As part of our Spring Conference ECR blog series, Siqi Wang, Cranfield University and Ziqi Shen, Cranfield University share their experience of Flexible Funded Projects Session 2C.
In this session, five speakers presented their work supported by the UKCCSRC Flexible Funding. The session was chaired by Dr Abby Samson from the University of Sheffield.

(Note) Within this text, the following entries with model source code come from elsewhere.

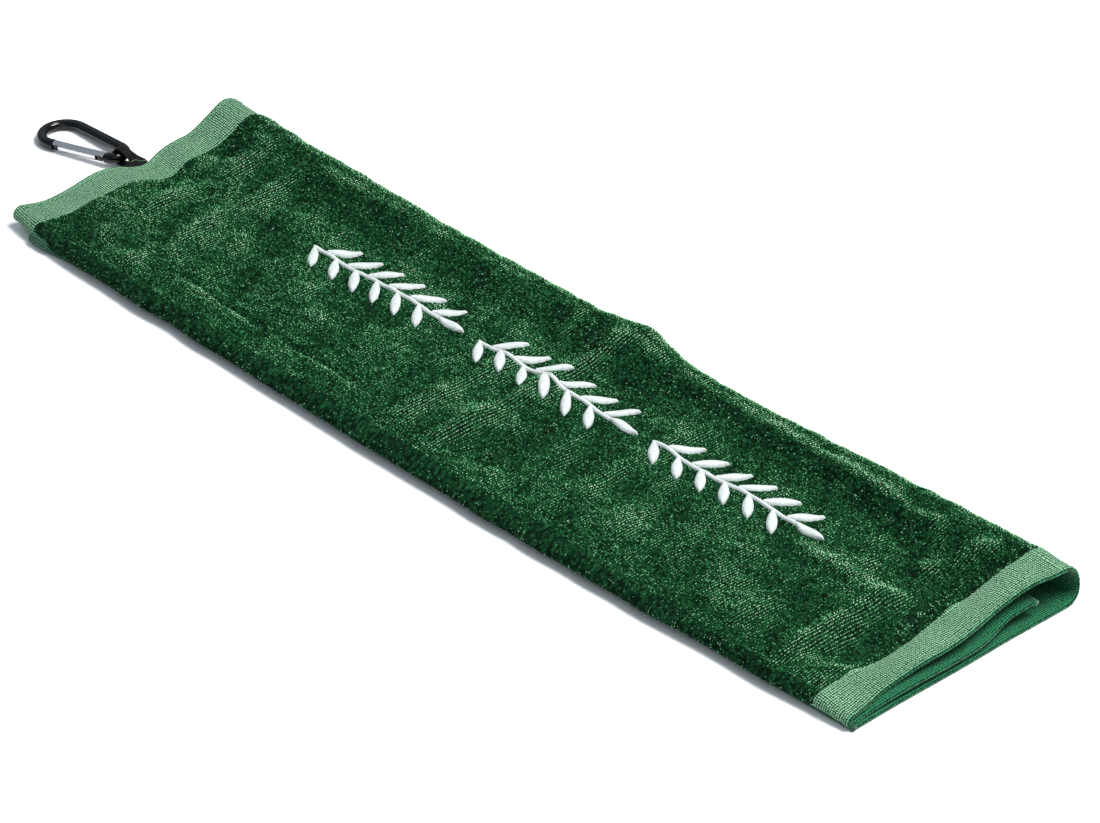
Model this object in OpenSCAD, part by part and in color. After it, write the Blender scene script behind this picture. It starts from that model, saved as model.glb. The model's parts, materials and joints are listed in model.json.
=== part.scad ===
// Golf towel folded lengthwise in thirds, with a webbing strap and a small snap clip.
// Millimetres. Origin: middle of the towel's underside. +X runs to the open end, away from
// the clip; +Y runs to the thick far fold; +Z is up.
// The cloth is one piece folded like a letter: back panel below, far fold, front panel on
// top, near fold, and the inner panel between front and back.

/* [Towel] */
// Length of the towel, hem edge to hem edge
towel_l = 552; // [450:2:650]
// Width of the folded towel, fold to fold
towel_w = 146; // [130:1:170]
// Thickness of the terry pile cloth
pile_t = 3; // [2.5:0.1:3.2]
// Width of the flat woven band at each end
hem_w = 19; // [18:1:30]
// Thickness of the flat woven band
hem_t = 2.2; // [1.6:0.1:2.4]
// Height of the far fold
far_fold_h = 20; // [18:0.5:22]
// Height of the near fold
near_fold_h = 11; // [10.5:0.1:12]
// Width of the inner panel, near fold's axis to its side hem
inner_w = 115; // [90:1:118]
// Gap between the back panel and the inner panel
layer_gap = 0.5; // [0.3:0.05:0.6]
// Diameter of the rolled side hems along the cloth's two long edges
side_hem_d = 3; // [2:0.1:3]

/* [Ornament] */
// Number of sprigs along the towel
sprigs = 3; // [1:1:4]
// Length of the whole ornament
ornament_l = 335; // [200:5:400]
// Leaf pairs on each sprig
leaf_pairs = 6; // [3:1:7]
// Length of a leaf
leaf_l = 18; // [10:0.5:20]
// Width of a leaf
leaf_w = 5.4; // [3:0.1:6]
// Height of the satin stitching over the pile
stitch_h = 0.8; // [0.4:0.1:1.2]

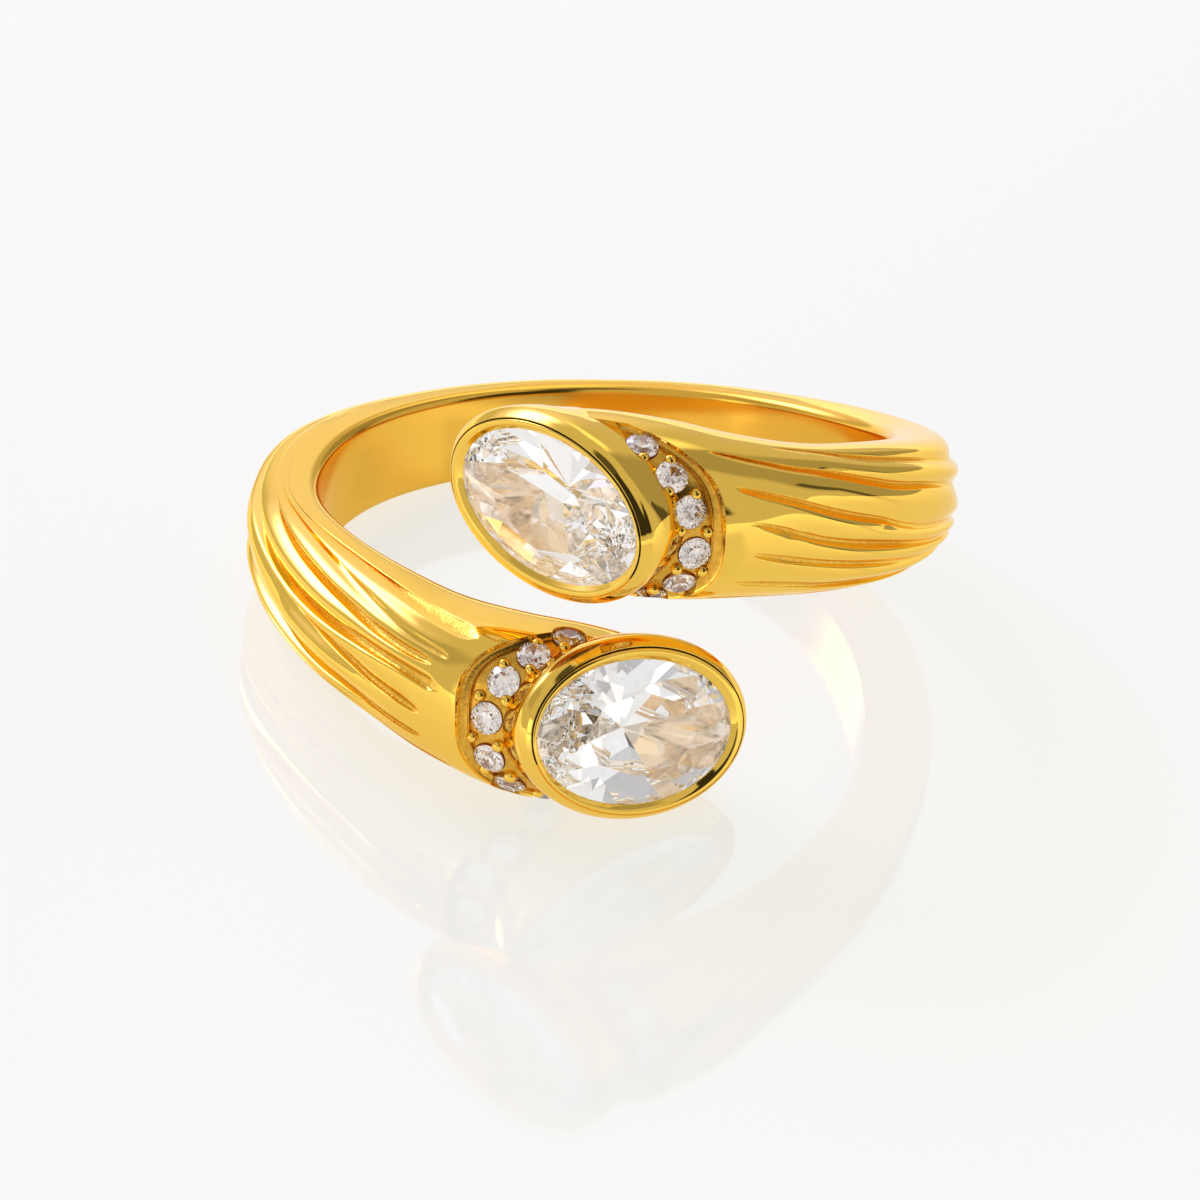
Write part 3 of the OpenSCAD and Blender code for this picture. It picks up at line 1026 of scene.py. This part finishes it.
@dataclass
class Band:
    """The metal of the ring in one piece: both arms with their grooves, the bezels and the channels.

    The rows across a groove are given in half widths from its line, with the share of its depth at each. Pairs
    of angles hold where a change starts and the degrees it takes.
    """

    rest: Rest
    arm: ArmShape
    channel: Channel
    heads: tuple[Head, Head]
    golds: tuple[bpy.types.Material, ...]
    grooves: dict[Side, tuple[Groove, ...]] = field(
        default_factory=lambda: {Side.UPPER: UPPER_GROOVES, Side.LOWER: LOWER_GROOVES}
    )
    across: tuple[float, ...] = (1.5, 1.15, 1.0, 0.9, 0.8, 0.65, 0.4, 0.1, -0.2, -0.5, -0.8, -1.05, -1.25, -1.5, -1.9)
    carve: tuple[float, ...] = (0.0, 0.0, 0.06, 0.32, 0.64, 0.9, 1.0, 1.0, 0.95, 0.84, 0.64, 0.36, 0.15, 0.03, 0.0)
    edge: float = 88.0
    edge_rows: int = 6
    rib_rows: int = 6
    room_share: float = 0.28
    ease_in: float = 0.015
    fillet: float = 0.26
    flute: tuple[float, float] = (0.17, 0.3)
    flute_power: float = 1.4
    flute_back: tuple[float, float] = (42.0, 35.0)
    flute_front: tuple[float, float] = (157.0, 30.0)
    even_back: tuple[float, float] = (38.0, 32.0)
    shoulder_rows: int = 4
    accent_seat: tuple[tuple[float, float], ...] = ((0.1, -0.6), (0.505, -0.05), (0.505, 0.5))
    hole_play: float = 0.02
    sharp_angle: float = 32.0

    def angles(self) -> np.ndarray:
        """Angles of the sections, finer toward the heads.

        Returns:
            Degrees from the back, rising from the lower arm to the upper one.
        """
        front = np.arange(100.0, 196.01, 0.8)
        back = np.arange(-98.75, 98.76, 1.25)
        return np.concatenate([-front[::-1], back, front])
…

Dr Peter Clough from Cranfield University presented a novel concept based on electrostatic precipitation (ESP) to capture fugitive amine from post-combustion CO2 capture processes (Figure 1). As restriction on industrial amine emissions level gradually tightens, it is essential to develop an efficient technique to control amine concentration from post combustion capture units. Key advantages of the ESP-based system include minimal pressure drop, high collection efficiency (>95% based on numerical modelling results) and manageable energy demands. However, this research is still at its early stage, further optimization of the numerical model and the design and construction of a lab-scale prototype is under development.

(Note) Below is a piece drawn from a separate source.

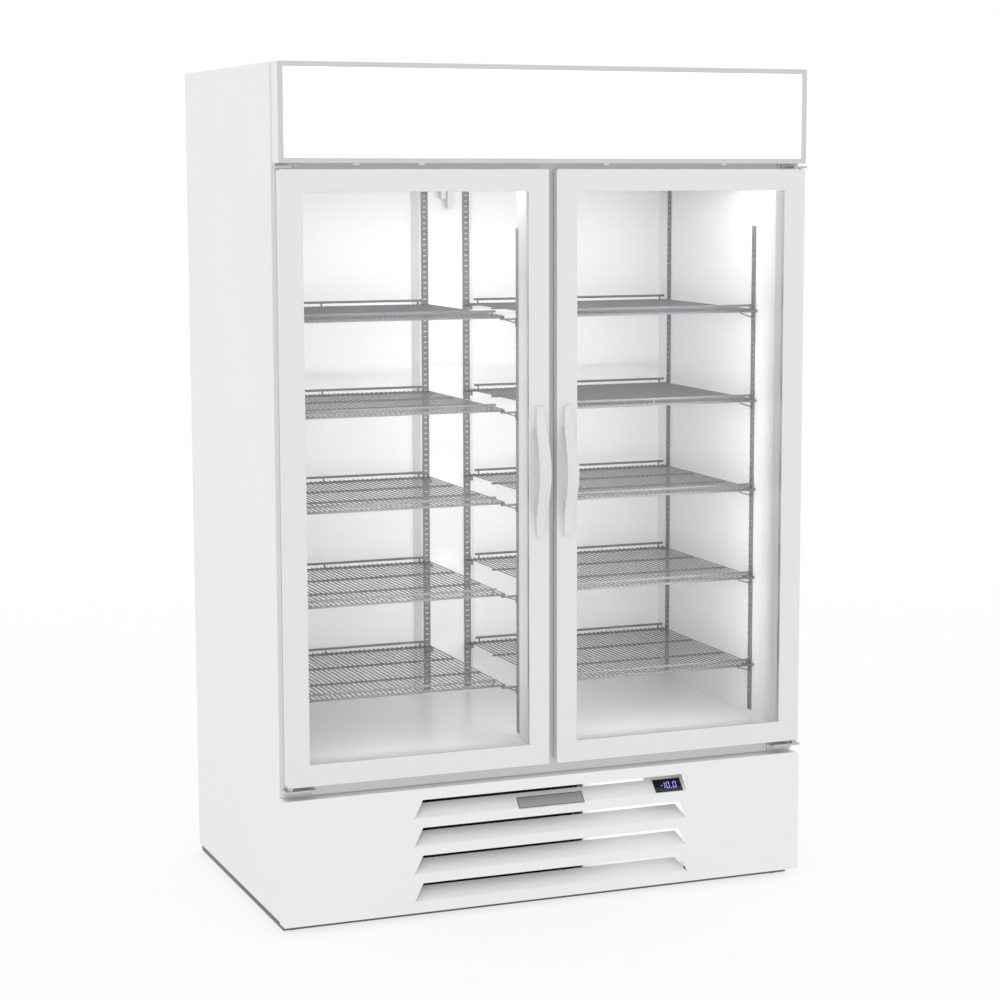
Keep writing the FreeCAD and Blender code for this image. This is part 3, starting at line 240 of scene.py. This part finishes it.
def backlit_acrylic(name, colour, strength):
    """Opal acrylic lit from behind, with a brightness that drifts by a few percent."""
    surface = Surface(name, colour, 0.25)
    surface.relief(0.25, 0.0001, 1)
    surface.glow((1, 1, 1), strength)
    waves = surface.noise(0.4, 1, (4, 1, 0.6))
    surface.links.new(surface.spread(waves, strength * 0.97, strength * 1.03),
                      surface.shader.inputs["Emission Strength"])
    return surface


PANE_TINT = (0.993, 0.9935, 0.994)    # share of light that one face lets through
PANE_IOR = 1.22                       # below plain glass, as for a coated pane


def clear_glass(name):
    """Coated glass: sharp but weak reflections over an almost clear pane.

    Light isn't bent inside the pane, so only the faces turned to the viewer reflect. Otherwise
    the far faces would trap all light at flat angles.
    """
    surface = Surface(name, (0.95, 0.955, 0.96), 0.02)
    clear = surface.nodes.new("ShaderNodeBsdfTransparent")
    clear.inputs["Color"].default_value = (*PANE_TINT, 1)
    shine = surface.nodes.new("ShaderNodeBsdfGlossy")
    shine.inputs["Roughness"].default_value = 0.01
    facing = surface.nodes.new("ShaderNodeFresnel")
    facing.inputs["IOR"].default_value = PANE_IOR
    smear = surface.spread(surface.noise(0.2, 2), 0.9, 1.1)
    share = surface.nodes.new("ShaderNodeMath")
    share.operation = "MULTIPLY"
    surface.links.new(facing.outputs["Fac"], share.inputs[0])
    surface.links.new(smear, share.inputs[1])
    behind = surface.nodes.new("ShaderNodeNewGeometry").outputs["Backfacing"]
    near_only = surface.nodes.new("ShaderNodeMath")
    near_only.operation = "MULTIPLY_ADD"
    near_only.inputs[1].default_value = -1
    near_only.inputs[2].default_value = 1
    surface.links.new(behind, near_only.inputs[0])
    reflecting = surface.nodes.new("ShaderNodeMath")
    reflecting.operation = "MULTIPLY"
    surface.links.new(share.outputs["Value"], reflecting.inputs[0])
    surface.links.new(near_only.outputs["Value"], reflecting.inputs[1])
    mix = surface.nodes.new("ShaderNodeMixShader")
    surface.links.new(reflecting.outputs["Value"], mix.inputs["Fac"])
    surface.links.new(clear.outputs["BSDF"], mix.inputs[1])
    surface.links.new(shine.outputs["BSDF"], mix.inputs[2])
    surface.links.new(mix.outputs["Shader"], surface.output.inputs["Surface"])
    return surface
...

Prof Yong Yan from the University of Kent presented his work on the monitoring of CO2 flow under CCS conditions (Figure 2). CO2 flow monitoring can be challenging due to the different phases of CO2 – limitations of current flow monitoring techniques include high cost and low accuracy. The Coriolis flowmeters with data driven models proposed by Prof Yan achieved a low error of ±0.15% and ±0.25% for liquid and gas CO2, respectively; and can measure mass flow rate of two-phase CO2 within ±1.5%. The technique has been applied for leakage detection as well.

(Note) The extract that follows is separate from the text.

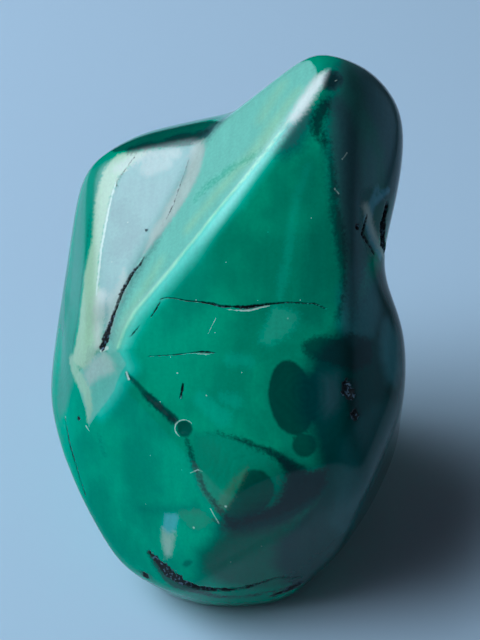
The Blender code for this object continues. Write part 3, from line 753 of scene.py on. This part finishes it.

Dr Eni Oko, senior lecturer from Newcastle University, presented a new catalyst design for the post-combustion CO2 capture process (Figure 3), which is energy-efficient and cost-effective. He indicated that the catalyst-aided solvent regeneration could reduce specific energy, while his team developed a new catalyst after geometry optimisation, PES scan and transition state search.
Minos Skountzos, a PhD student from the University of Sheffield, introduced the use of amines in post combustion carbon capture (PCCC) process (Figure 4). His study demonstrated that the corrosion of carbon steel took place in CO2-loaded amines and also showed the potential use of copper(II) inhibition on PCCC.
Dr Richard Porter, senior research associate from University College London, presented a new synthesis route to produce methanol from steel manufacture off-gases by direct CO2 hydrogenation (). He showed that the process with CCU or CCUS could have great economic benefits and good performance.
The presentations from the speakers are very informative, covering various aspects of CCUS. The UKCCSRC Flexible Funding provided great support for researchers of different levels, including both academics and early career researchers (ECR). We would also like to thank UKCCS for the ECR travelling fund, which enabled us to attend the conference in person. For most of the ECRs, this was the first face-to-face conference that we are able to attend after two years of pandemic. We are very grateful to have this opportunity to connect with fellow researchers and to obtain up-to-date information in the field of CCUS.